Write out all the entries word for word, but skip any images.

== Scripts that build objects ==
-- BEGIN --
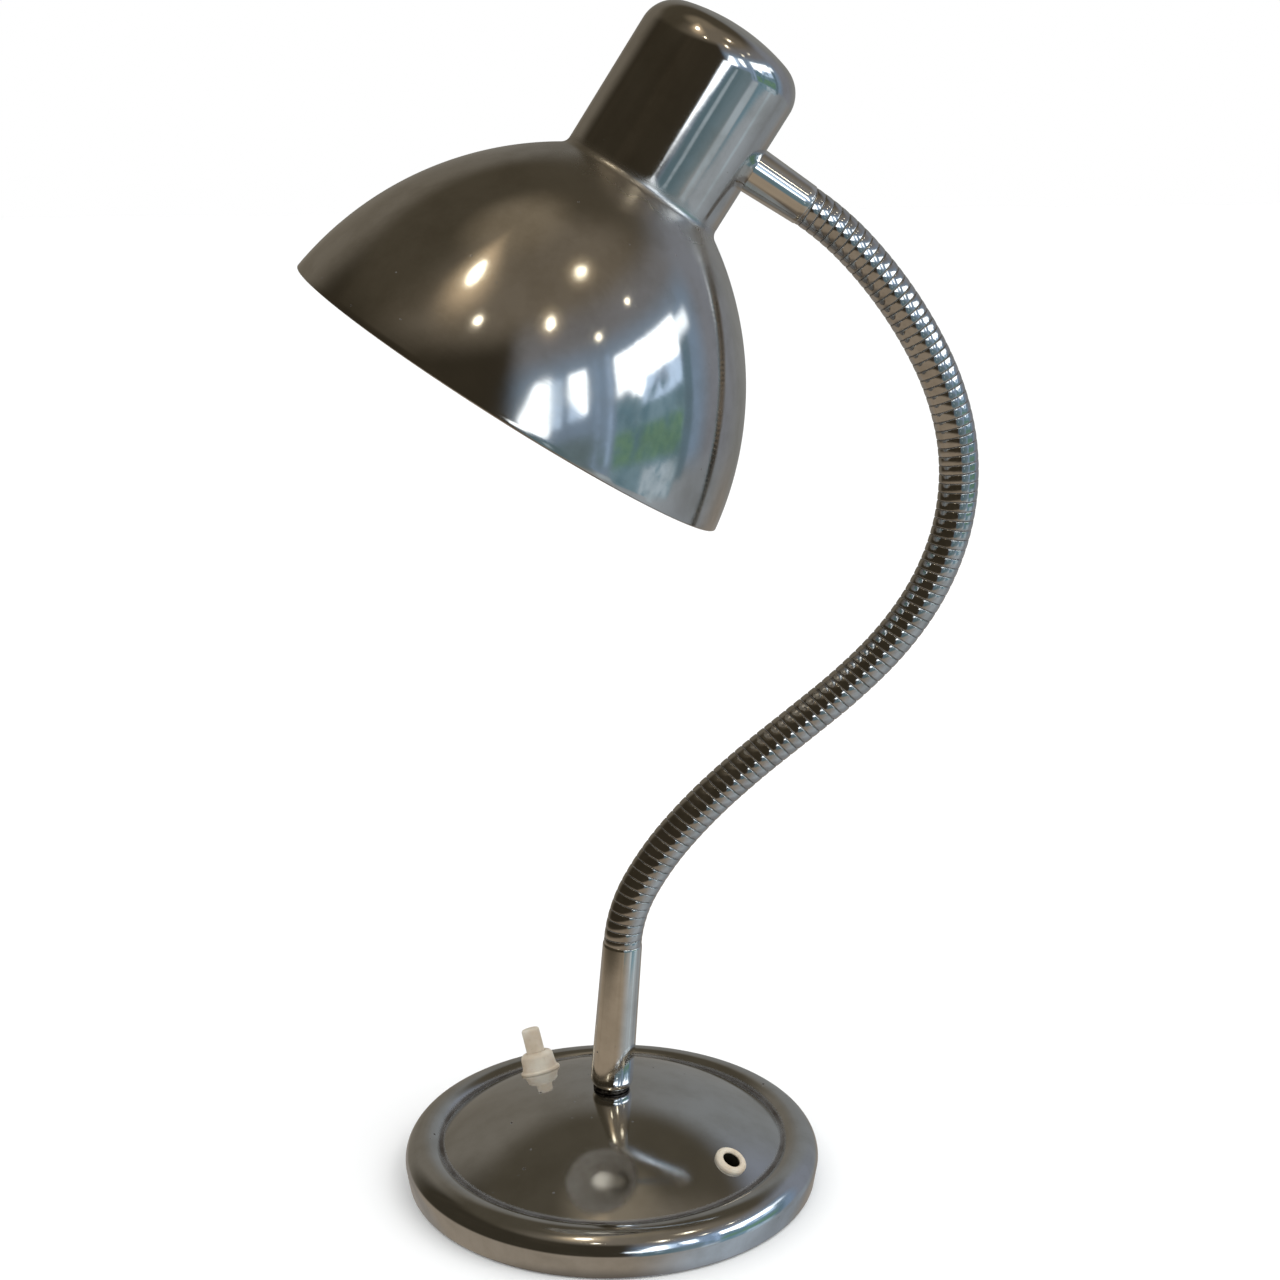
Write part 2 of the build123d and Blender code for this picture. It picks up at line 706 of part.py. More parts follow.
def switch_parts():
    """The white bush through the dome, its nut, and the switch's housing below."""
    bush = rod(switch_flange_radius, 0, switch_flange_height)
    bush += rod(switch_collar_radius, 0, switch_collar_height)
    bush = fillet(bush.edges().sort_by(Axis.Z)[-1], collar_round)
    bush += rod(switch_shank_radius, -switch_shank_length, switch_flange_height)
    bush -= rod(plunger_radius + play, -switch_shank_length - overcut, switch_collar_height + overcut)
    nut_corner = nut_across / 2 / cos(pi / 6)
    nut_top = -dome_sag(nut_corner, cover_wall) - seat_gap / 2
    nut = hex_nut(nut_across, switch_shank_radius + play, nut_top - small_nut_thickness, nut_top)
    low = -switch_shank_length - switch_body_length
    body = rod(switch_body_radius, low, -switch_shank_length)
    body -= rod(switch_cavity_radius, low + switch_floor, -switch_shank_length + overcut)
    pins = []
    for side in (-1, 1):
        place = Pos(0, side * pin_spacing / 2, -pin_depth) * Rot(0, 90, 0)
        pin_start = sqrt(switch_body_radius ** 2 - (pin_spacing / 2 + pin_radius) ** 2) - pin_root
        pin_end = switch_body_radius + pin_reach
        body -= place * rod(pin_radius + seat_gap, pin_start - seat_gap, pin_end)
        pins.append(switch_frame * place * rod(pin_radius, pin_start, pin_end))
    return {"switch_bush": switch_frame * bush, "switch_nut": switch_frame * nut,
            "switch_body": switch_frame * body, "switch_pins": Compound(pins)}


def switch_spring():
    """The spring that lifts the button, a coil between the bridge and the housing's floor."""
    floor = -switch_shank_length - switch_body_length + switch_floor
    top = -switch_shank_length - loose_gap - shoulder_height - bridge_thickness
    height = top - floor - 2 * spring_wire - 2 * seat_gap
    coil = Helix(pitch=height / spring_turns, height=height, radius=spring_radius)
    coil = Pos(0, 0, floor + spring_wire + seat_gap) * coil
    start = Plane(origin=coil @ 0, z_dir=coil % 0)
    return switch_frame * sweep(start * Circle(spring_wire), path=coil, is_frenet=True)


def inlet_parts():
    """The white ring bush for the cord, and its nut."""
    ring = tube(inlet_radius, inlet_bore, 0, inlet_height)
    ring = fillet(ring.edges().filter_by(GeomType.CIRCLE).group_by(Axis.Z)[-1], inlet_round)
    ring += tube(inlet_shank_radius, inlet_bore, -inlet_shank_length, inlet_height - inlet_round)
    corner = inlet_nut_across / 2 / cos(pi / 6)
    nut_top = -dome_sag(corner, cover_wall) - seat_gap / 2
    nut = hex_nut(inlet_nut_across, inlet_shank_radius + play, nut_top - small_nut_thickness, nut_top)
    return {"inlet_bush": inlet_frame * ring, "inlet_nut": inlet_frame * nut}


def block_frame():
    """The terminal block's frame on top of the weight, X outwards from the stem."""
    a = radians(block_angle)
    return Plane(origin=(block_circle * cos(a), block_circle * sin(a), weight_top),
                 x_dir=(cos(a), sin(a), 0), z_dir=(0, 0, 1))


def terminal_parts():
    """The terminal block with four screws let into its top."""
    length, width, height = block_size
    block = Box(length, width, height, align=(Align.CENTER, Align.CENTER, Align.MIN))
    screws = []
    for sx in (-0.5, 0.5):
        for sy in (-0.5, 0.5):
            place = Pos(sx * block_screw_spacing[0], sy * block_screw_spacing[1], 0)
            block -= place * rod(block_screw_radius + seat_gap, height - block_screw_depth,
                                 height + overcut)
            screws.append(block_frame() * place * rod(block_screw_radius, height - block_screw_depth, height))
    return {"terminal_block": block_frame() * block, "terminal_screws": Compound(screws)}


def switch_leads():
    """Two cores from the switch's pins to the side of the terminal block."""
    cores = []
    block = block_frame()
    for side in (-1, 1):
        pin = Vector(switch_body_radius + pin_reach, side * pin_spacing / 2, -pin_depth)
        start = switch_frame.from_local_coords(pin)
        face = block.from_local_coords(Vector(-side * lead_gap, block_size[1] / 2, lead_height))
        leave = start + switch_frame.x_dir * lead_reach
        arrive = face + block.y_dir * lead_reach
        route = [tuple(start), tuple(leave), tuple(arrive), tuple(face)]
        cores.append(swept(route, [lead_bend, lead_bend], core_radius))
    return Compound(cores)


def all_parts():
    parts = {"base_cover": base_cover(), "base_weight": base_weight(), "bottom_plate": bottom_plate(),
             "base_felt": rod(felt_radius, 0, felt_thickness), "bottom_screws": bottom_screws(),
             "lower_ferrule": lower_ferrule(), "upper_ferrule": upper_ferrule(), "shade": shade(),
             "holder_bracket": holder_bracket(), "holder_screws": holder_screws(),
             "holder_terminals": holder_terminals(), "holder_body": holder_body(),
             "holder_shell": holder_shell(), "holder_contact": holder_contact(),
             "lamp_leads": lamp_leads(), "neck_flex": neck_flex(), "switch_spring": switch_spring(),
             "switch_leads": switch_leads()}
    for group in (stem_parts(), head_nipple_parts(), bulb_parts(), switch_parts(), plunger_parts(),
                  inlet_parts(), terminal_parts()):
        parts.update(group)
    for index in range(len(neck_turns)):
        parts["neck_%02d" % (index + 1)] = neck_length(index)
    return parts


os.makedirs("parts", exist_ok=True)
for name, shape in all_parts().items():
    export_step(shape, "parts/" + name + ".step")
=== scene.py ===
# %% [markdown]
# # A chromed desk lamp with a flexible neck
# The lamp has a round base, a wound metal neck that stays where it is bent, and a spun metal
# shade. Its construction comes as a fixed frame of solids. This file dresses that frame: it
# makes the visible metal again as fine, smooth surfaces, and gives every piece its finish.
# Chrome has almost no colour of its own. What it shows is the room round it, so the shape of
# each surface and the room that it mirrors matter more here than any paint.

# %% Load the frame
import json
import math

import bmesh
import bpy
import numpy as np
from mathutils import Matrix


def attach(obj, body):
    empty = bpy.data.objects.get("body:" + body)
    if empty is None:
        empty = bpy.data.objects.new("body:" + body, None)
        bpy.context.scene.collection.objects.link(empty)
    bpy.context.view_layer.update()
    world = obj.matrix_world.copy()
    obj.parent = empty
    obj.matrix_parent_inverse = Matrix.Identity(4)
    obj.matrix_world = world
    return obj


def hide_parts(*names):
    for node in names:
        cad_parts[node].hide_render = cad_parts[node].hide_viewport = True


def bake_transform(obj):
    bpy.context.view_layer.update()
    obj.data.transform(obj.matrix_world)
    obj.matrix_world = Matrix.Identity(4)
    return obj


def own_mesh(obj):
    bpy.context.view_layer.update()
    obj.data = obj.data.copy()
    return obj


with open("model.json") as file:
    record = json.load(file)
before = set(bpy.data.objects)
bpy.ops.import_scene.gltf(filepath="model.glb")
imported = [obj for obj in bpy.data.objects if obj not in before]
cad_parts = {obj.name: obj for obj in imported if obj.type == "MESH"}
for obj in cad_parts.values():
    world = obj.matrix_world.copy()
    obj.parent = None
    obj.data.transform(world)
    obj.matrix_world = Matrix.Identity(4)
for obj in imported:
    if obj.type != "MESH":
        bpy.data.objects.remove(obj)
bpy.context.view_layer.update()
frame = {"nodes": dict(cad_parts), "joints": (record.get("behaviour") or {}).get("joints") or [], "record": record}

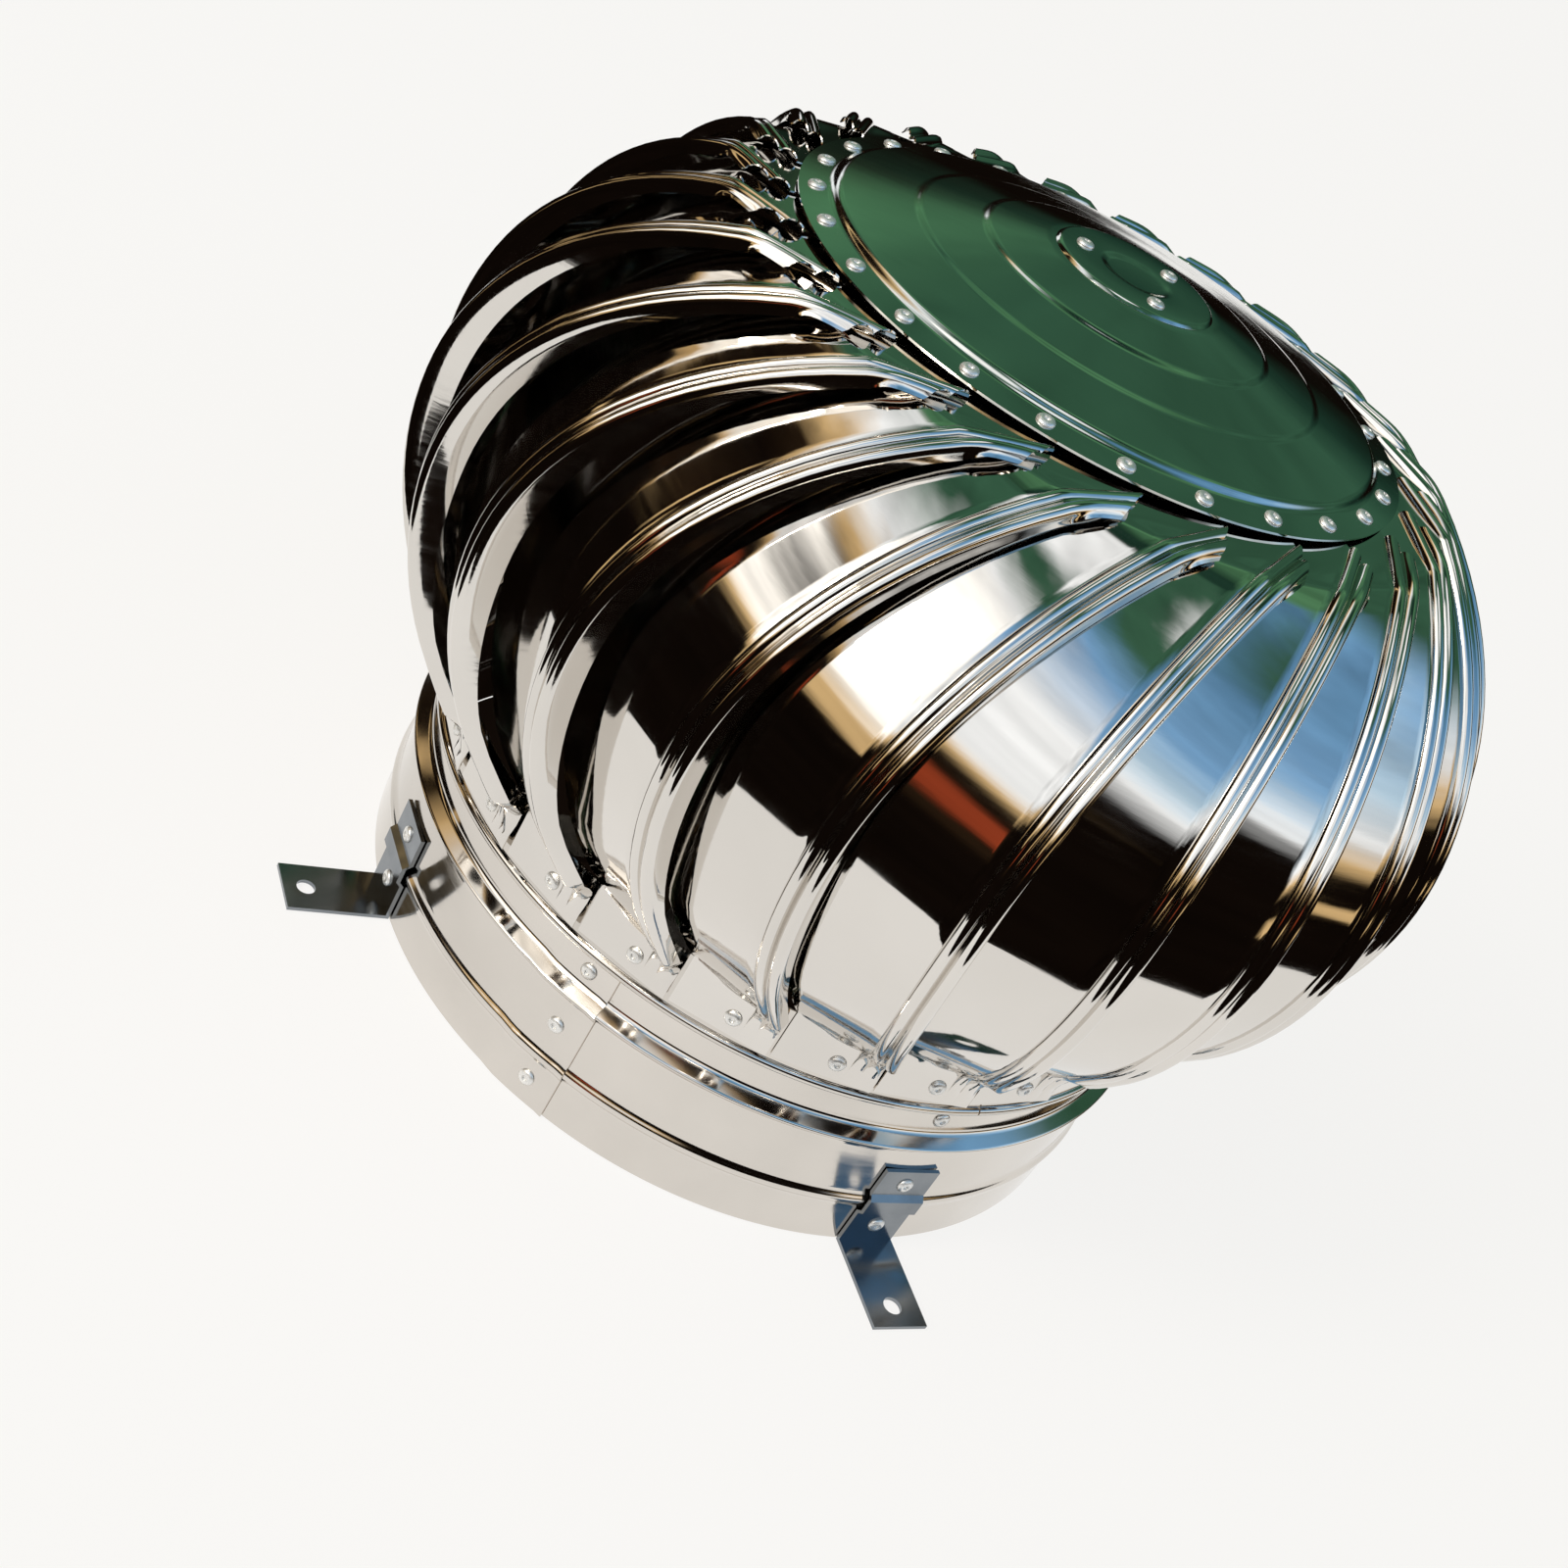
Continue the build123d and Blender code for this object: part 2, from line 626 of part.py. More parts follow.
-- END --
== Solution to this exercise ==
Write part 2 of the build123d and Blender code for this picture. It picks up at line 706 of part.py. More parts follow.
def switch_parts():
    """The white bush through the dome, its nut, and the switch's housing below."""
    bush = rod(switch_flange_radius, 0, switch_flange_height)
    bush += rod(switch_collar_radius, 0, switch_collar_height)
    bush = fillet(bush.edges().sort_by(Axis.Z)[-1], collar_round)
    bush += rod(switch_shank_radius, -switch_shank_length, switch_flange_height)
    bush -= rod(plunger_radius + play, -switch_shank_length - overcut, switch_collar_height + overcut)
    nut_corner = nut_across / 2 / cos(pi / 6)
    nut_top = -dome_sag(nut_corner, cover_wall) - seat_gap / 2
    nut = hex_nut(nut_across, switch_shank_radius + play, nut_top - small_nut_thickness, nut_top)
    low = -switch_shank_length - switch_body_length
    body = rod(switch_body_radius, low, -switch_shank_length)
    body -= rod(switch_cavity_radius, low + switch_floor, -switch_shank_length + overcut)
    pins = []
    for side in (-1, 1):
        place = Pos(0, side * pin_spacing / 2, -pin_depth) * Rot(0, 90, 0)
        pin_start = sqrt(switch_body_radius ** 2 - (pin_spacing / 2 + pin_radius) ** 2) - pin_root
        pin_end = switch_body_radius + pin_reach
        body -= place * rod(pin_radius + seat_gap, pin_start - seat_gap, pin_end)
        pins.append(switch_frame * place * rod(pin_radius, pin_start, pin_end))
    return {"switch_bush": switch_frame * bush, "switch_nut": switch_frame * nut,
            "switch_body": switch_frame * body, "switch_pins": Compound(pins)}


def switch_spring():
    """The spring that lifts the button, a coil between the bridge and the housing's floor."""
    floor = -switch_shank_length - switch_body_length + switch_floor
    top = -switch_shank_length - loose_gap - shoulder_height - bridge_thickness
    height = top - floor - 2 * spring_wire - 2 * seat_gap
    coil = Helix(pitch=height / spring_turns, height=height, radius=spring_radius)
    coil = Pos(0, 0, floor + spring_wire + seat_gap) * coil
    start = Plane(origin=coil @ 0, z_dir=coil % 0)
    return switch_frame * sweep(start * Circle(spring_wire), path=coil, is_frenet=True)


def inlet_parts():
    """The white ring bush for the cord, and its nut."""
    ring = tube(inlet_radius, inlet_bore, 0, inlet_height)
    ring = fillet(ring.edges().filter_by(GeomType.CIRCLE).group_by(Axis.Z)[-1], inlet_round)
    ring += tube(inlet_shank_radius, inlet_bore, -inlet_shank_length, inlet_height - inlet_round)
    corner = inlet_nut_across / 2 / cos(pi / 6)
    nut_top = -dome_sag(corner, cover_wall) - seat_gap / 2
    nut = hex_nut(inlet_nut_across, inlet_shank_radius + play, nut_top - small_nut_thickness, nut_top)
    return {"inlet_bush": inlet_frame * ring, "inlet_nut": inlet_frame * nut}


def block_frame():
    """The terminal block's frame on top of the weight, X outwards from the stem."""
    a = radians(block_angle)
    return Plane(origin=(block_circle * cos(a), block_circle * sin(a), weight_top),
                 x_dir=(cos(a), sin(a), 0), z_dir=(0, 0, 1))


def terminal_parts():
    """The terminal block with four screws let into its top."""
    length, width, height = block_size
    block = Box(length, width, height, align=(Align.CENTER, Align.CENTER, Align.MIN))
    screws = []
    for sx in (-0.5, 0.5):
        for sy in (-0.5, 0.5):
            place = Pos(sx * block_screw_spacing[0], sy * block_screw_spacing[1], 0)
            block -= place * rod(block_screw_radius + seat_gap, height - block_screw_depth,
                                 height + overcut)
            screws.append(block_frame() * place * rod(block_screw_radius, height - block_screw_depth, height))
    return {"terminal_block": block_frame() * block, "terminal_screws": Compound(screws)}


def switch_leads():
    """Two cores from the switch's pins to the side of the terminal block."""
    cores = []
    block = block_frame()
    for side in (-1, 1):
        pin = Vector(switch_body_radius + pin_reach, side * pin_spacing / 2, -pin_depth)
        start = switch_frame.from_local_coords(pin)
        face = block.from_local_coords(Vector(-side * lead_gap, block_size[1] / 2, lead_height))
        leave = start + switch_frame.x_dir * lead_reach
        arrive = face + block.y_dir * lead_reach
        route = [tuple(start), tuple(leave), tuple(arrive), tuple(face)]
        cores.append(swept(route, [lead_bend, lead_bend], core_radius))
    return Compound(cores)


def all_parts():
    parts = {"base_cover": base_cover(), "base_weight": base_weight(), "bottom_plate": bottom_plate(),
             "base_felt": rod(felt_radius, 0, felt_thickness), "bottom_screws": bottom_screws(),
             "lower_ferrule": lower_ferrule(), "upper_ferrule": upper_ferrule(), "shade": shade(),
             "holder_bracket": holder_bracket(), "holder_screws": holder_screws(),
             "holder_terminals": holder_terminals(), "holder_body": holder_body(),
             "holder_shell": holder_shell(), "holder_contact": holder_contact(),
             "lamp_leads": lamp_leads(), "neck_flex": neck_flex(), "switch_spring": switch_spring(),
             "switch_leads": switch_leads()}
    for group in (stem_parts(), head_nipple_parts(), bulb_parts(), switch_parts(), plunger_parts(),
                  inlet_parts(), terminal_parts()):
        parts.update(group)
    for index in range(len(neck_turns)):
        parts["neck_%02d" % (index + 1)] = neck_length(index)
    return parts


os.makedirs("parts", exist_ok=True)
for name, shape in all_parts().items():
    export_step(shape, "parts/" + name + ".step")
=== scene.py ===
# %% [markdown]
# # A chromed desk lamp with a flexible neck
# The lamp has a round base, a wound metal neck that stays where it is bent, and a spun metal
# shade. Its construction comes as a fixed frame of solids. This file dresses that frame: it
# makes the visible metal again as fine, smooth surfaces, and gives every piece its finish.
# Chrome has almost no colour of its own. What it shows is the room round it, so the shape of
# each surface and the room that it mirrors matter more here than any paint.

# %% Load the frame
import json
import math

import bmesh
import bpy
import numpy as np
from mathutils import Matrix


def attach(obj, body):
    empty = bpy.data.objects.get("body:" + body)
    if empty is None:
        empty = bpy.data.objects.new("body:" + body, None)
        bpy.context.scene.collection.objects.link(empty)
    bpy.context.view_layer.update()
    world = obj.matrix_world.copy()
    obj.parent = empty
    obj.matrix_parent_inverse = Matrix.Identity(4)
    obj.matrix_world = world
    return obj


def hide_parts(*names):
    for node in names:
        cad_parts[node].hide_render = cad_parts[node].hide_viewport = True


def bake_transform(obj):
    bpy.context.view_layer.update()
    obj.data.transform(obj.matrix_world)
    obj.matrix_world = Matrix.Identity(4)
    return obj


def own_mesh(obj):
    bpy.context.view_layer.update()
    obj.data = obj.data.copy()
    return obj


with open("model.json") as file:
    record = json.load(file)
before = set(bpy.data.objects)
bpy.ops.import_scene.gltf(filepath="model.glb")
imported = [obj for obj in bpy.data.objects if obj not in before]
cad_parts = {obj.name: obj for obj in imported if obj.type == "MESH"}
for obj in cad_parts.values():
    world = obj.matrix_world.copy()
    obj.parent = None
    obj.data.transform(world)
    obj.matrix_world = Matrix.Identity(4)
for obj in imported:
    if obj.type != "MESH":
        bpy.data.objects.remove(obj)
bpy.context.view_layer.update()
frame = {"nodes": dict(cad_parts), "joints": (record.get("behaviour") or {}).get("joints") or [], "record": record}

Continue the build123d and Blender code for this object: part 2, from line 626 of part.py. More parts follow.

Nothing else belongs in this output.